Since Israel attacked Iran less than two weeks ago, the Gulf monarchies have pushed for an end to hostilities and return to talks. They hoped to avoid wider regional escalation and avoid being caught in the crossfire as a result of the several US military installations in Gulf states.
Iran’s strikes on Monday targeting the US’s biggest military base in the region came in retaliation for US attacks on its nuclear infrastructure.
Later in the day, Trump announced that Iran and Israel had agreed to a ceasefire, though that appeared shaky on Tuesday morning after Israel said Tehran had launched fresh missiles, and threatened to respond.
The Iranian missiles that ripped through Qatar’s sky had mostly been intercepted by air defences, causing no casualties.
But if this was a display of military theatrics, “I prefer the safe £200-a-ticket, inaccessible to average people, London type of theatre”, quipped one expatriate Doha resident on Monday night.
The mood on Tuesday morning was “tense but relieved”, said a Palestinian-British-Canadian expatriate in Doha. During the attack he said his reaction was “WTF” but by the morning he felt secure, pleased at how the government had maintained services such as internet and electricity.
On social media, some residents called the night’s events insignificant compared with Israeli bombing that has flattened Gaza.
But one senior British expatriate based in Doha for two decades said his peers were “fairly shell-shocked”.
“Fortunately the US base is well out of town,” he added. “Still, not very pleasant to go through, and the future uncertainty is no doubt on everybody’s mind.”
Several organisations sent emails telling staff that Tuesday would be a normal working day, and the senior expatriate expected most employees to show up.
In Dubai, the region’s second-biggest city after Riyadh, some expatriates had already planned out overland escape routes to Oman. At one company, employees on a security call asked for plans to evacuate, but were rebuffed.

WhatsApp groups buzzed with expats questioning the safety of staying in the region during the unpredictable Trump era, and some expatriates even dubbed Europe-bound flights through the Gulf as navigating “missile alley”.
But many foreigners were sanguine, with their main concern the disruption to aviation and its potential to delay or derail summer holiday plans.
“There is some level of panic among residents given summer holidays,” said a Dubai-based corporate investigator.
“The primary risk remains air travel disruption,” said Nigel Lea, an independent risk consultant. “Plenty of companies are restricting travel to the Middle East, but again because of the cost and inconvenience of delays, and people getting stuck.”
Phil Miles, associate managing director for enterprise security risk management at adviser Kroll, said some clients had already “postponed non-essential travel to the region and are providing staff with increased flexibility to work from home”.

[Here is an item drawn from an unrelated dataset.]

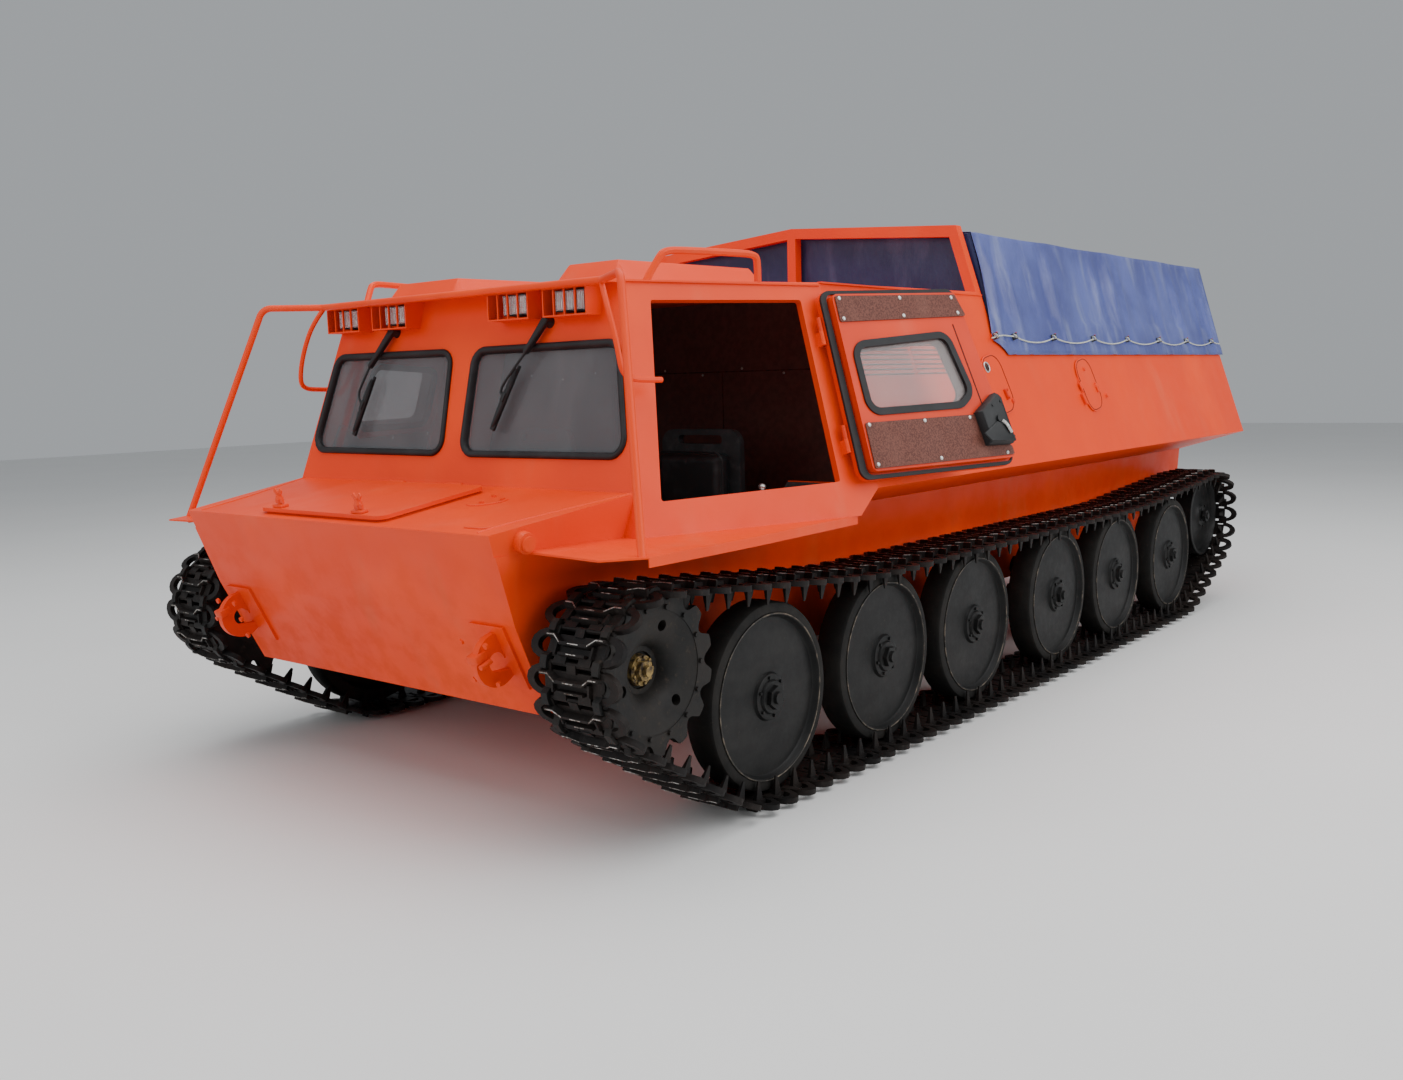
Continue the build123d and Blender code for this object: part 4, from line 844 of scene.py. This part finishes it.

Some professionals said they felt confident the Gulf would suffer little to no economic impact.
“There was no disruption to energy flows, plus the ceasefire was announced so quickly — these are all positive,” said Monica Malik, chief economist at Abu Dhabi Commercial Bank. “We’re also in the quieter travel and tourism period for the region. So we’re not making any non-oil forecast changes.”
For one Dubai-based economist, “the Saudi economic slowdown matters more in the Gulf than all the drama of the last few days”.
But not all are convinced. Gaffour, a limousine driver in Doha, has seen business plummet since the World Cup in 2022, and fears further economic decline as a result of the growing geopolitical tensions.
“There still isn’t any business,” he said. “All my friends are worried.”